— Stated goal —
The entire listing is to be repeated verbatim.

— Data provided —
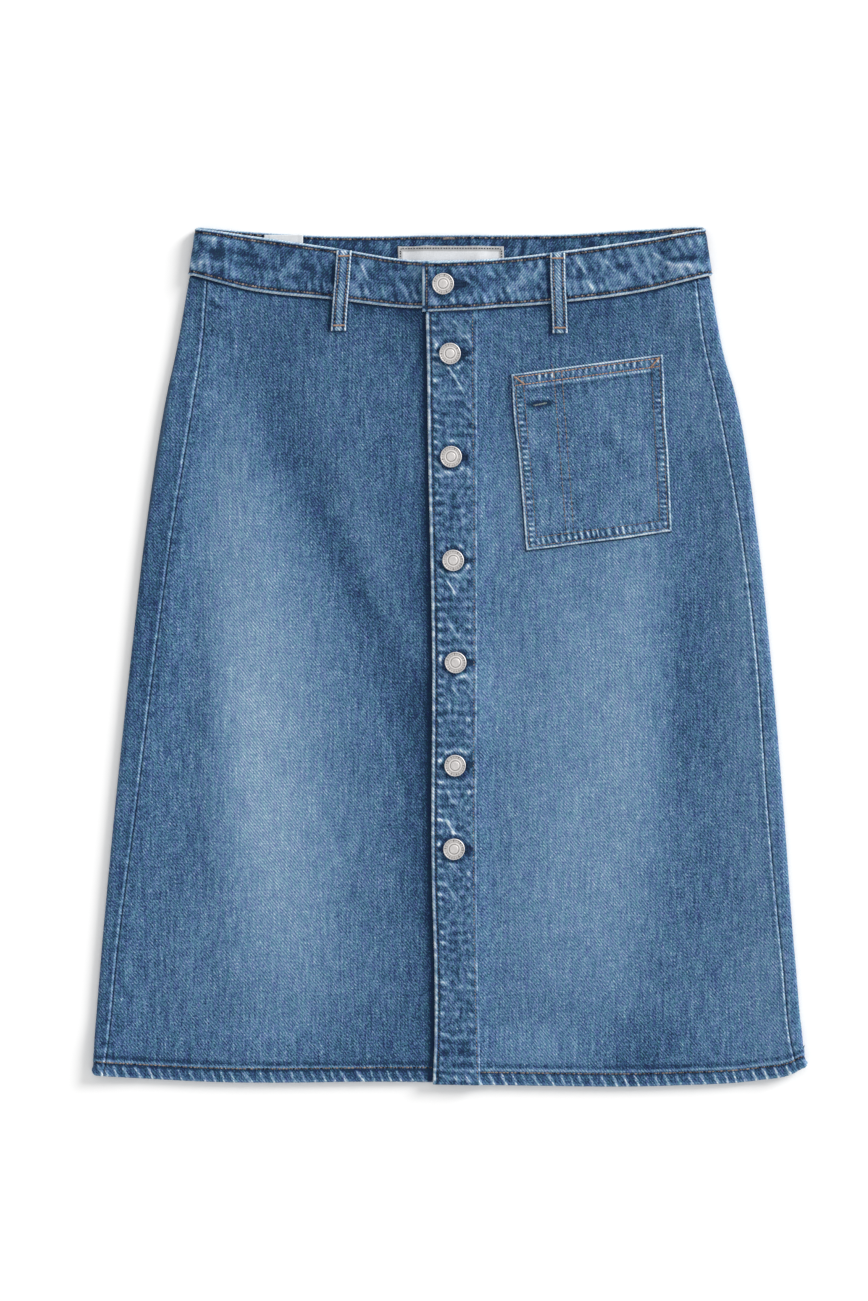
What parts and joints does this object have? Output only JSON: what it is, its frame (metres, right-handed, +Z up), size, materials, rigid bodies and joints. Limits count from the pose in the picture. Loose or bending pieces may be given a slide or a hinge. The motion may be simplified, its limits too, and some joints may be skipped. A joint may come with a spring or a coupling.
{
  "type": "denim skirt",
  "caption": "Button-front denim skirt with a belt-looped waistband and one patch pocket, laid flat on its back.",
  "frame": {"origin": "middle of the laid skirt's outline, on the surface it lies on", "axes": "+X to the viewer's right of the laid skirt, +Y from hem to waist, +Z up from the surface through the front"},
  "size_m": [0.5544, 0.6665, 0.0137],
  "materials": {
    "denim": "washed mid-blue cotton twill",
    "label": "woven, blank",
    "button_metal": "warm nickel, satin",
    "thread": "copper and dark brown topstitching thread"
  },
  "bodies": {
    "root": {"back_panel": "denim", "front_left_panel": "denim", "front_right_panel": "denim", "button_placket": "denim", "waistband": "denim", "patch_pocket": "denim", "belt_loop_front_left": "denim", "belt_loop_front_right": "denim", "belt_loop_back_left": "denim", "belt_loop_back": "denim", "belt_loop_back_right": "denim", "main_label": "label", "side_label": "label", "button_1": "button_metal", "button_2": "button_metal", "button_3": "button_metal", "button_4": "button_metal", "button_5": "button_metal", "button_6": "button_metal", "button_7": "button_metal"}
  },
  "joints": []
}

— Reply to the task —
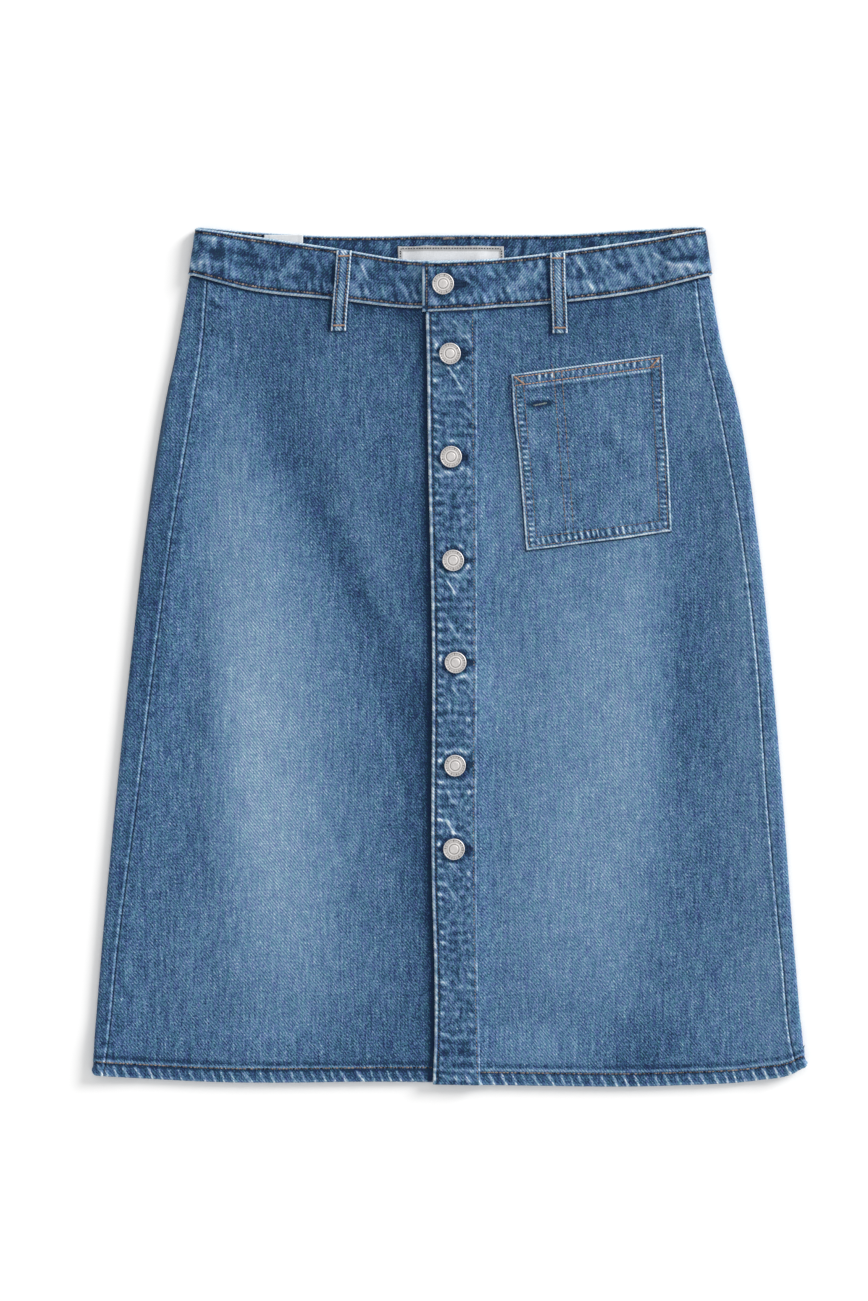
What parts and joints does this object have? Output only JSON: what it is, its frame (metres, right-handed, +Z up), size, materials, rigid bodies and joints. Limits count from the pose in the picture. Loose or bending pieces may be given a slide or a hinge. The motion may be simplified, its limits too, and some joints may be skipped. A joint may come with a spring or a coupling.
{
  "type": "denim skirt",
  "caption": "Button-front denim skirt with a belt-looped waistband and one patch pocket, laid flat on its back.",
  "frame": {"origin": "middle of the laid skirt's outline, on the surface it lies on", "axes": "+X to the viewer's right of the laid skirt, +Y from hem to waist, +Z up from the surface through the front"},
  "size_m": [0.5544, 0.6665, 0.0137],
  "materials": {
    "denim": "washed mid-blue cotton twill",
    "label": "woven, blank",
    "button_metal": "warm nickel, satin",
    "thread": "copper and dark brown topstitching thread"
  },
  "bodies": {
    "root": {"back_panel": "denim", "front_left_panel": "denim", "front_right_panel": "denim", "button_placket": "denim", "waistband": "denim", "patch_pocket": "denim", "belt_loop_front_left": "denim", "belt_loop_front_right": "denim", "belt_loop_back_left": "denim", "belt_loop_back": "denim", "belt_loop_back_right": "denim", "main_label": "label", "side_label": "label", "button_1": "button_metal", "button_2": "button_metal", "button_3": "button_metal", "button_4": "button_metal", "button_5": "button_metal", "button_6": "button_metal", "button_7": "button_metal"}
  },
  "joints": []
}